Home in Henderson is deeply saddened to report that author Kurt Vonnegut died yesterday at the age of 84.
You can read the details here.
I was introduced to Vonnegut’s off-beat humor and irreverent wit at the tender and impressionable age of thirteen, when so many of us are susceptible to the influences that will shape us for a lifetime. My gateway into his world, one that I hope I never really left, was Breakfast of Champions, a book my parents carelessly left on the shelf of the family library, along with other books young children shouldn’t be left alone with, like Everything You Always Wanted to Know About Sex and The Joy of Cooking.
It didn’t take more than a few pages until I was hooked. Page 5, in fact, when the author explained that this is how he draws an ***-hole:
© 1973 Kurt Vonnegut, Breakfast of Champions, Dell Publishing, Inc., used by permission.
Okay, granted, I didn’t get it all during that first read. But I’ve read it lots more since then.
After that, I was a Vonnegut junkie. After I had mainlined all of the Vonnegut that my parents had left scattered on the library shelves, I hunted through bookstores looking for a fix.

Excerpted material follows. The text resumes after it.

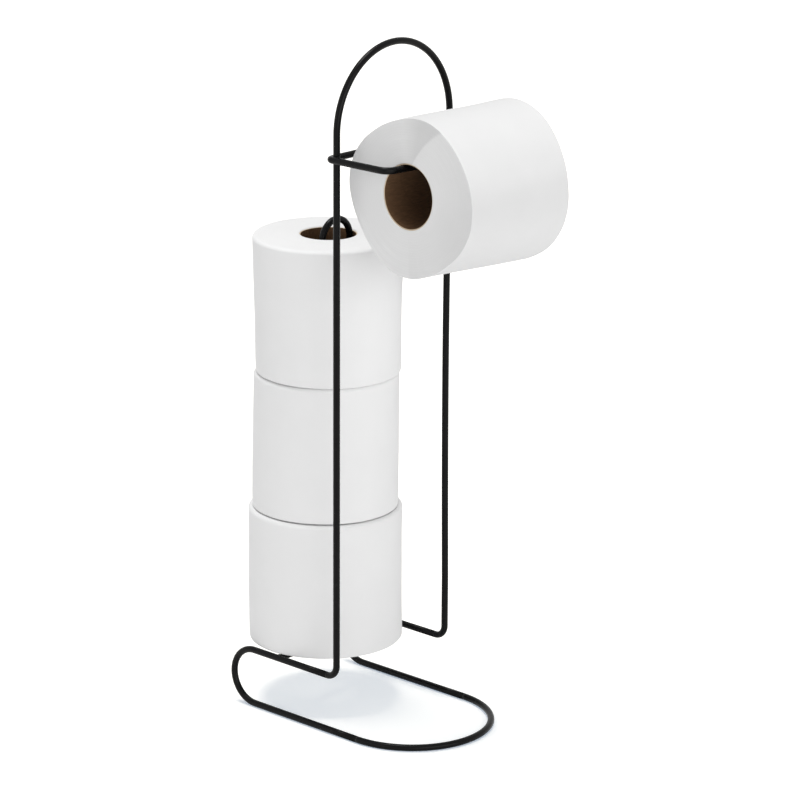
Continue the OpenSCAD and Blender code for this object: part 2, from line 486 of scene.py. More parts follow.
class WireSizes(bpy.types.PropertyGroup):
    wire_d: size("Wire", "Diameter of all the bent wire", 0.0049)
    stand_h: size("Height", "Floor to the top of the arch", 0.5)
    frame_w: size("Width", "Distance between the uprights, centre to centre", 0.1155)
    rail_rise: size("Rail rise", "Rails above the floor wires, centre to centre", 0.0415)
    front_reach: size("Front reach", "Foot loop in front of the uprights", 0.078)
    rear_reach: size("Rear reach", "Rear turns behind the uprights", 0.1035)
    foot_bend_r: size("Foot bend", "Bend from an upright into its rail", 0.009)
    bow: size("Bow", "How far the right upright bows inwards", 0.0016)
    bow_foot: size("Bow foot", "Height where the bow starts", 0.09)
    bow_head: size("Bow head", "Height where the bow ends", 0.42)
    hook_drop: size("Hook drop", "Hook below the top of the arch", 0.0765)
    spindle_reach: size("Spindle reach", "Spindle in front of the uprights", 0.0505)
    spindle_bend_r: size("Spindle bend", "Bend from the arm into the spindle", 0.007)
    spindle_droop: lean("Spindle droop", "Slope of the spindle down to its free end", 1.75)
    spindle_splay: lean("Spindle splay", "Turn of the spindle's free end to the front", 1.0)
    spindle_len: size("Spindle", "Straight part of the spindle", 0.114115)
    cross_spare: size("Cross wire end", "Cross wire past the far upright", 0.005)
    cross_gap: size("Crossing", "Distance between welded wires that cross", 0.004)
    post_h: size("Post height", "Post above the rails, to its top bend", 0.318)
    post_gap: size("Post width", "Distance between the legs of the post", 0.028)
    post_y: size("Post place", "Post behind the uprights", 0.055732)
    bar_drop: size("Bar drop", "Bar below the rails, centre to centre", 0.00085)
    post_spare: size("Leg end", "Length of each leg below the bar", 0.002)
    end_r: size("End rounding", "Rounding of a cut wire end", 0.001)
    facets: count("Facets", "Sides of the wire", 32, 8)


class CoatFinish(bpy.types.PropertyGroup):
    colour: tint("Coat", "Colour of the powder coat", (0.0037, 0.0037, 0.0039))
    roughness: portion("Roughness", "Satin of the coat", 0.26)
    shine: portion("Shine", "Strength of the coat's gloss", 0.095)
    peel_depth: size("Orange peel", "Depth of the coat's fine unevenness", 0.00002)
    bead_ripple: size("Bead ripple", "Depth of the ripple on a weld bead", 0.0001)


class PaperFinish(bpy.types.PropertyGroup):
    colour: tint("Tissue", "Colour of the spare rolls' tissue", (0.86, 0.86, 0.86))
    # The hanging roll's tissue is a darker copy of the spare rolls' tissue: painted shade.
    hanging_shaded_colour: tint("Hanging tissue", "Hanging roll's tissue", (0.795, 0.795, 0.795))
    ply_rings: amount("Ply rings", "Density of the rings on a roll's end", 170.0)
    # Painted shade in the gaps between plies on a roll's end faces.
    ply_shade: portion("Ply tone", "How dark the gaps between plies are", 0.035)


class CardFinish(bpy.types.PropertyGroup):
    colour: tint("Card", "Colour of the core board", (0.14, 0.075, 0.036))
    edge_colour: tint("Cut edge", "Colour of the board's cut edge", (0.62, 0.50, 0.36))
    strip_pitch: size("Strip pitch", "Climb of the wound strip in one turn", 0.078)


class RollSizes(bpy.types.PropertyGroup):
    near_rounding: size("Lower rounding", "Rounding of a spare roll's lower edge", 0.0014)
    hanging_rounding: size("Near rounding", "The hanging roll's near edge", 0.0007)
    far_rounding: size("Upper rounding", "Rounding of the upper or far edge", 0.003)
    hanging_d: size("Hanging roll", "Outer diameter of the hanging roll", 0.1115)
    hanging_len: size("Sheet width", "Length of the hanging roll", 0.1)
    hanging_bore: size("Hanging bore", "Diameter of the hole in its tissue", 0.0461)
    card_t: size("Card", "Wall of the cardboard core", 0.0008)
    core_back: size("Core recess", "How far the core ends below the paper's faces", 0.0006)
    dish: size("Dish", "How far an end face sinks between its rims", 0.0005)
    lump: size("Lumps", "Slow unevenness of the outer plies", 0.00045)
    pucker: size("Puckers", "Fine unevenness of the outer plies", 0.00018)
    sheet_t: size("Sheet", "Thickness of the loose last sheet", 0.00022)
    sheet_sweep: lean("Sheet sweep", "Part of the last turn that is loose", 42.0)
    around: count("Around", "Steps round a roll", 192, 24)
    along: count("Along", "Steps along a roll", 48, 4)
    across: count("Across", "Steps across an end face", 40, 4)
    tube_around: count("Tube around", "Steps round a core", 96, 24)
    tube_along: count("Tube along", "Steps along a core", 24, 2)


class StageLook(bpy.types.PropertyGroup):
    floor_colour: tint("Floor", "Floor in the object's own light", (0.8, 0.8, 0.8))
    shadow_share: tint("Seen floor", "Part that a shadow takes", (1.0, 0.93, 0.81))
    shadow_floor: tint("Seen glow", "Part that no shadow takes", (0.274, 0.338, 0.424))
    floor_side: size("Floor side", "Length of a side of the floor", 14.0)
    world_level: amount("Studio level", "Even light from all round", 0.415)
    top_level: amount("Top level", "Soft light from nearly straight above", 1.83)
    front_level: amount("Front level", "Broad light from the front", 1.81)
    left_level: amount("Left level", "Weak light from the left", 0.60)
    lens: amount("Lens", "Focal length in millimetres", 159.17)
    distance: size("Distance", "Camera to the object", 2.511)
    azimuth: lean("Azimuth", "Turn of the view", -47.46)
    elevation: lean("Elevation", "Height of the view", 16.61)
    tilt: lean("Tilt", "Roll of the view", 0.33)
    aim_height: size("Aim height", "Height that the view is centred on", 0.2547)
    aim_right: offset("Aim right", "View moved to its right", 0.005155)
    aim_up: offset("Aim up", "View moved upwards", -0.014915)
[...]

I asked the German exchange teacher how to pronounce Slaughterhouse-Five in German just to get a feeling of authenticity. Also, I didn’t like her and I figured that bringing up the war would piss her off.
It worked. Go figure.
I spent my rarely earned allowance (my parents actually expected me to do my chores; I took a more relaxed view on the issue) on a copy of Venus on the Half-Shell by Vonnegut’s alter-ego Kilgore Trout only to discover that it was hidden on my parents’ shelves. Mom got a big kick out of that. It was okay, in the end, though, because I ended up wearing one of those copies out.
Their copy.
Each time I finished one of his books, I felt like my best friend had just moved to New Jersey.
For me, Vonnegut brought a sense of irreverence to what he wrote. He tore at the bastions of society, of conventional morality and religion, but unlike those who seek to raze American culture with no idea of what will replace it, he offered alternatives, enticing pathways into the wilderness of ideas upon which he would give a not-so-gentle shove and dare the reader to explore.
Vonnegut spent many years in the wasteland of underground publishers, hardly known and definitely underappreciated. Unlike many writers who, upon breaking into the mainstream, go off of tangents of Eastern mysticism or chic Continental philosophy, he stuck to his purely American roots.
Vonnegut understood what it was to be an American; to try to separate the dross of beer commercials and game shows from life and gut it down to its bare essentials and make sense of it all. His characters are cottage-craft homespun: car dealers, guttersnipes, wealthy dilettantes, waitresses, and regular G.I.s — loaded with all the faults and flaws to which humanity is heir. They are American folk living American lives as best they can and, like you and me, trying to derive purpose in the world as they at the same time come to grips with how incomprehensibe and, even more frightening, utterly meaningless the world can be.
In Slaughterhouse-Five the protagonist Billy Pilgrim spends part of his life as a zoo exhibit on the planet Tralfamador. The four-dimensional Tralfamadorans, who experience time all at once, know the exact moment at which the universe ends. A pilot testing a new fuel presses a button and blows up the universe. Billy exclaiims that something must be done to prevent it, but the Tralfamadorans only express embarassment at his remark. The end of the universe has already happened, they tell him.
The end is inexorable, Vonnegut teaches us. What is important is the moment.
Yet there is always hope at the conclusion of Vonnegut’s novels, for, in the end, there is always life. Often it is for the reader to divine the philosophical cornerstone upon which that life will be based, but is that not true for each of us, every day of our lives?
Vonnegut was one of my best friends all through high school. While my classmates were carving “AC/DC” into the desks during boring lectures, I was reading Player Piano behind my notebook.
I didn’t date a lot in high school.
However, Vonnegut made me think, question, and take a sidelong upside-down mirror-image view of the world and shape me into the contemplative man I aspire to be today. Even though we never met, he was my friend, and the world of letters is poorer for his loss.
“Everything was beautiful, and nothing hurt.”